Good progress was made on efforts to eradicate torture and ill-treatment. Efforts were also made to reform the judicial system (although so far the independence of the judiciary has continued to be significantly undermined). Human rights defender Vladimir Kozlov, who was detained following the Zhanaozen events of 2011, was released from prison.
The EU continued to engage in human rights and democracy discussions with Kazakhstan in various settings, including at the Cooperation Council (October) and the Cooperation Committee (March).
The annual human rights dialogue was held in November. The dialogue allowed for constructive exchanges on a wide range of issues, including freedom of association, women’s rights, the prevention of torture and ill-treatment of detainees, press freedom and freedom of religion and belief. The EU encouraged Kazakhstan to adopt as soon as possible the second national human rights action plan. The EU acknowledged the significant efforts made by Kazakhstan to prevent the mistreatment of detainees, including through the work of the national preventive mechanism, and encouraged implementation of the conclusions issued by the UN Subcommittee on Prevention of Torture after its visit to Kazakhstan in September 2016. The EU raised concerns in relation to pressure on independent media outlets and the possible negative implications of the new law on payments, as well as the convictions of Max Bokayev and Talgat Ayan in relation to land demonstrations in the spring of 2016.

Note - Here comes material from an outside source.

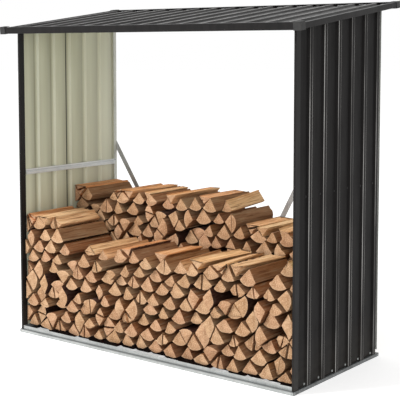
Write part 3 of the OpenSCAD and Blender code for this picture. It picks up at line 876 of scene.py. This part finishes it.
def sawn_colour(mat):
    """Pale end grain: growth rings round the heart, stains, saw marks and a lighter rim, with
    painted shade on the ground splits.
    """
    wobble = noise(mat, grain_place(mat), (45, 0, 45), 3)
    rings = maths(mat, "ADD", maths(mat, "MULTIPLY", heart_distance(mat), 1500.0),
                  maths(mat, "MULTIPLY", wobble, 6.0))
    rings = between(mat, maths(mat, "SINE", rings), 0.1, 0.9, 0, 0.25)
    base = blend(mat, tone(mat, "X"), rgb(214, 175, 138), rgb(186, 146, 108))
    base = blend(mat, maths(mat, "MULTIPLY", tone(mat, "Y"), 0.5), base, rgb(186, 132, 106))
    blotches = noise(mat, grain_place(mat), (32, 0, 32), 4)
    base = blend(mat, between(mat, blotches, 0.42, 0.68, 0, 0.6), base, rgb(146, 106, 74))
    base = blend(mat, rings, base, rgb(124, 88, 56))
    part = maths(mat, "DIVIDE", heart_distance(mat), tone(mat, "Z"))
    base = blend(mat, between(mat, part, 0.72, 1.0, 0, 0.5), base, rgb(218, 184, 150))
    saw = noise(mat, grain_place(mat), (30, 0, 260), 3)
    base = blend(mat, between(mat, saw, 0.5, 0.68, 0, 0.5), base, rgb(136, 94, 60))
    flecks = noise(mat, grain_place(mat), (190, 0, 190), 4)
    base = blend(mat, between(mat, flecks, 0.5, 0.66, 0, 0.6), base, rgb(228, 198, 162))
    return blend(mat, between(mat, painted_stack_shade(mat), 0.9, 0.95), base, rgb(24, 12, 8))


def wood_roughness(mat):
    return between(mat, noise(mat, grain_place(mat), (90, 0, 90), 2), 0.3, 0.7, 0.75, 0.92)


def sawn_height(mat):
    saw = noise(mat, grain_place(mat), (30, 0, 420), 3)
    fuzz = noise(mat, grain_place(mat), (500, 0, 500), 3)
    return maths(mat, "ADD", saw, fuzz)


def split_colour(mat):
    """Torn fibres along the log: tan sapwood outside, redder heartwood inside, darkened by painted
    shade inside the stack.
    """
    part = maths(mat, "DIVIDE", heart_distance(mat), tone(mat, "Z"))
    fibres = noise(mat, grain_place(mat), (170, 7, 170), 5, 0.66)
    bands = noise(mat, grain_place(mat), (60, 3, 60), 4)
    base = blend(mat, between(mat, part, 0.2, 0.95), rgb(230, 168, 108), rgb(244, 206, 158))
    base = blend(mat, maths(mat, "MULTIPLY", tone(mat, "X"), 0.8), base, rgb(228, 196, 154))
    base = blend(mat, maths(mat, "MULTIPLY", tone(mat, "Y"), 0.6), base, rgb(206, 122, 72))
    base = blend(mat, between(mat, bands, 0.45, 0.65, 0, 0.5), base, rgb(184, 122, 74))
    base = blend(mat, between(mat, fibres, 0.52, 0.66, 0, 0.75), base, rgb(120, 68, 36))
    base = blend(mat, between(mat, fibres, 0.34, 0.45, 0.75, 0), base, rgb(246, 218, 178))
    return blend(mat, painted_stack_shade(mat), base, rgb(56, 16, 10))


def split_height(mat):
    fibres = noise(mat, grain_place(mat), (300, 7, 300), 5, 0.62)
    return maths(mat, "ADD", fibres, noise(mat, grain_place(mat), (90, 4, 90), 3))


def bark_colour(mat):
    """Weathered bark: dark furrows along the log between grey-brown plates, darkened by painted
    shade inside the stack.
    """
    furrows = noise(mat, grain_place(mat), (150, 28, 150), 5, 0.65)
    lichen = noise(mat, grain_place(mat), (45, 20, 45), 3)
    base = blend(mat, between(mat, furrows, 0.38, 0.6), rgb(58, 38, 32), rgb(116, 86, 72))
    base = blend(mat, maths(mat, "MULTIPLY", tone(mat, "Y"), 0.5), base, rgb(104, 60, 42))
    base = blend(mat, between(mat, lichen, 0.58, 0.75, 0, 0.5), base, rgb(142, 124, 108))
    return blend(mat, painted_stack_shade(mat), base, rgb(34, 14, 10))


def bark_height(mat):
    return noise(mat, grain_place(mat), (150, 28, 150), 5, 0.65)


wood_finishes = [
    coating("split_wood", split_colour, wood_roughness, split_height, 1.6 * MM, specular=0.12),
    coating("rough_bark", bark_colour, wood_roughness, bark_height, 2.5 * MM, specular=0.1),
    coating("sawn_wood_end", sawn_colour, wood_roughness, sawn_height, 0.4 * MM, specular=0.12),
]


def build_logs(node_name, stack_sections):
    """One piece for all the logs of a CAD node."""
    dice = random.Random("log store " + node_name)
    centres = np.array([s[0].mean(0) for s in stack_sections])
    verts, faces, kinds, grain, tones, painted_shade_levels = [], [], [], [], [], []
    count = 0
    for section in cross_sections(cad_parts[node_name]):
        away = centres - section[0].mean(0)
        above = (np.abs(away[:, 0]) < 50 * MM) & (away[:, 1] > 20 * MM) & (away[:, 1] < 70 * MM)
        topmost = not above.any()
        # Painted shade: ground splits darkest, logs inside the stack darker, logs on top left bare
        depth = 1.0 if lies_on_ground(section[0]) else 0.0 if topmost else 0.65
        lofts, radius = build_log(section, dice, topmost)
        look = (dice.random(), dice.random() ** 2, radius)
        for log_verts, log_faces, log_kinds, log_grain in lofts:
            verts.append(log_verts)
            faces += [tuple(count + k for k in face) for face in log_faces]
            kinds += log_kinds
            grain.append(log_grain)
            tones += [look] * len(log_verts)
            painted_shade_levels += [depth] * len(log_verts)
            count += len(log_verts)
    name = node_name.replace("_logs", "_split_logs")
    mesh = make_mesh(name, np.concatenate(verts).tolist(), faces, wood_finishes)
    mesh.polygons.foreach_set("material_index", np.array(kinds, np.int32))
    for title, values in (("grain", np.concatenate(grain)), ("tone", np.array(tones))):
        layer = mesh.attributes.new(title, "FLOAT_VECTOR", "POINT")
        layer.data.foreach_set("vector", values.astype(np.float32).ravel())
    layer = mesh.attributes.new("painted_stack_shade", "FLOAT", "POINT")
    layer.data.foreach_set("value", np.array(painted_shade_levels, np.float32))
    turn_faces_out(mesh)
    shade_smooth(mesh, 38)
    piece = place_piece(name, mesh)
    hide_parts(node_name)


for stack in ("front_stack", "rear_stack"):
    stack_nodes = sorted(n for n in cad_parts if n.startswith(stack))
    stack_sections = [s for n in stack_nodes for s in cross_sections(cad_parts[n])]
    for node_name in stack_nodes:
        build_logs(node_name, stack_sections)

# ---------------------------------------------------------------------------
# Studio. A plain white floor under even white light, one broad soft lamp at the
# front left, a weaker one at the right, and the camera at eye height.


def seen_directly(mat):
    """1 for the rays by which the camera sees things, 0 for those that only light them."""
    rays = add(mat, "LightPath").outputs
    seen = maths(mat, "MAXIMUM", rays["Is Camera Ray"], rays["Is Glossy Ray"])
    return maths(mat, "MAXIMUM", seen, rays["Is Transmission Ray"])


def floor_material():
    """White floor that still takes the store's shadow."""
    mat = bpy.data.materials.new("white_floor")
    mat.use_nodes = True
    shader = mat.node_tree.nodes["Principled BSDF"]
    grain = noise(mat, where(mat), (3, 3, 3), 2)
    link = mat.node_tree.links.new
    link(blend(mat, grain, rgb(236, 236, 236), rgb(240, 240, 240)), shader.inputs["Base Color"])
    shader.inputs["Roughness"].default_value = 0.9
    shader.inputs["Specular IOR Level"].default_value = 0.0
    shader.inputs["Emission Color"].default_value = (1, 1, 1, 1)
    link(maths(mat, "MULTIPLY", seen_directly(mat), 0.5), shader.inputs["Emission Strength"])
    return mat


floor_r = 60.0
floor_sides = 96
floor_z = -0.2 * MM
floor_verts, floor_faces = lathe([(0.5 * floor_r, floor_z), (floor_r, floor_z)], floor_sides)
floor_faces[-1] = tuple(range(floor_sides))  # fills the inner ring
floor_mesh = make_mesh("floor", floor_verts, floor_faces, [floor_material()])
floor = bpy.data.objects.new("floor", floor_mesh)
bpy.context.scene.collection.objects.link(floor)

# White is what the camera sees; a dimmer white is what lights the store
world = bpy.data.worlds.new("studio")
bpy.context.scene.world = world
world.use_nodes = True
world.node_tree.nodes.clear()
dim = add(world, "Background", {0: (1.0, 0.99, 0.98, 1), 1: 0.7})
white = add(world, "Background", {0: (1, 1, 1, 1), 1: 1.0})
sky = add(world, "MixShader", {0: seen_directly(world), 1: dim.outputs[0], 2: white.outputs[0]})
add(world, "OutputWorld", {0: sky.outputs[0]})


def soft_lamp(name, place, target, width, height, watts):
    lamp = bpy.data.lights.new(name, "AREA")
    lamp.shape = "RECTANGLE"
    lamp.size = width
    lamp.size_y = height
    lamp.energy = watts
    holder = bpy.data.objects.new(name, lamp)
    holder.location = place
    holder.rotation_euler = (Vector(target) - Vector(place)).to_track_quat("-Z", "Y").to_euler()
    bpy.context.scene.collection.objects.link(holder)


soft_lamp("key", (-2.1, -3.4, 4.2), (0, 0, 0.5), 1.3, 1.3, 228)
soft_lamp("side", (3.2, -3.6, 2.0), (-0.4, 0, 0.8), 1.6, 2.4, 30)

lens = bpy.data.cameras.new("camera")
lens.lens = 95.1
lens.sensor_width = 36
lens.shift_y = -0.15
camera = bpy.data.objects.new("camera", lens)
camera.location = (2.908, -3.696, 1.33)
camera.rotation_euler = (math.radians(90 - 4.91), 0, math.radians(37.75))
bpy.context.scene.collection.objects.link(camera)
bpy.context.scene.camera = camera
bpy.context.scene.view_settings.view_transform = "Standard"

Representatives of the EU Delegation participated as observers in the meetings of the Consultative Advisory Body on Human Dimension (CAB), a platform for dialogue between the government and representatives of civil society under the Ministry of Foreign Affairs. The EU also participated in a number of meetings, seminars and roundtables concerning human rights issues organised by the government, and maintained regular contact with government interlocutors.
The EU Delegation hosted various meetings with representatives of civil society and representatives of the EU Member States’ missions in Astana to discuss current human rights issues, and in particular the planned legislative modifications to the law on payments, the law on the media and the law on religious associations.
The EU voiced concerns, through statements, speeches as well as other formal and informal steps, to encourage the Kazakhstani government to ensure respect for human rights. The EU Delegation, in close coordination with EU Member States and like-minded partners, conducted outreach initiatives in respect of the national authorities in support of human rights-related cases and monitored the court case of Max Bokayev and Talgat Ayan.
In 2016 the EU continued to provide financial support for projects funded through the European Instrument for Democracy and Human Rights (EIDHR). The EU Delegation is currently managing three projects amounting to a total of EUR 803 715. The projects cover areas such as freedom of expression, civil society capacity building and protection of human rights defenders.
Two new projects will be implemented under the EIDHR as from 2017. The objective of the first project is to promote the institutionalisation of cooperation between civil society organisations and state authorities in the area of the human dimension and the legislative process. The objective of the second project is to strengthen the capacity of civil society stakeholders, including human rights defenders, activists, lawyers, public councils and media representatives, to hold the authorities accountable for implementing the rights to freedom of expression, peaceful assembly and association.
The EU Delegation has also launched a call for a study to review the gender situation in the Central Asia region, including in Kazakhstan. The study will lead to a greater understanding of gender inequalities, identify causes for discrimination and make recommendations.
Kazakhstan is a party to the nine core UN human rights conventions except for the Convention on the Protection of the Rights of All Migrant Workers and Members of their Families, and has issued a standing invitation to all UN Special Rapporteurs.
Kazakhstan has not signed the Second Optional Protocol to the International Covenant on Civil and Political Rights, which aims to abolish the death penalty. The Kazakhstani constitution abolishes the death penalty for all crimes except terrorist acts that cause loss of human life and exceptionally grave crimes committed during wartime. A moratorium on the death penalty has however been in place since 2003. Kazakhstan played an active role during the UN negotiations leading to the establishment of the International Criminal Court, but has not yet joined the Rome Statute system.
Substantial progress needs to be made in the implementation of the various laws adopted to prevent radicalisation and violent extremism to ensure that the application of those laws does not have a negative impact on the functioning of civil society.
Respect for international standards needs to be demonstrated in the outcomes of the court cases, in particular those relating to freedom of expression and freedom of assembly.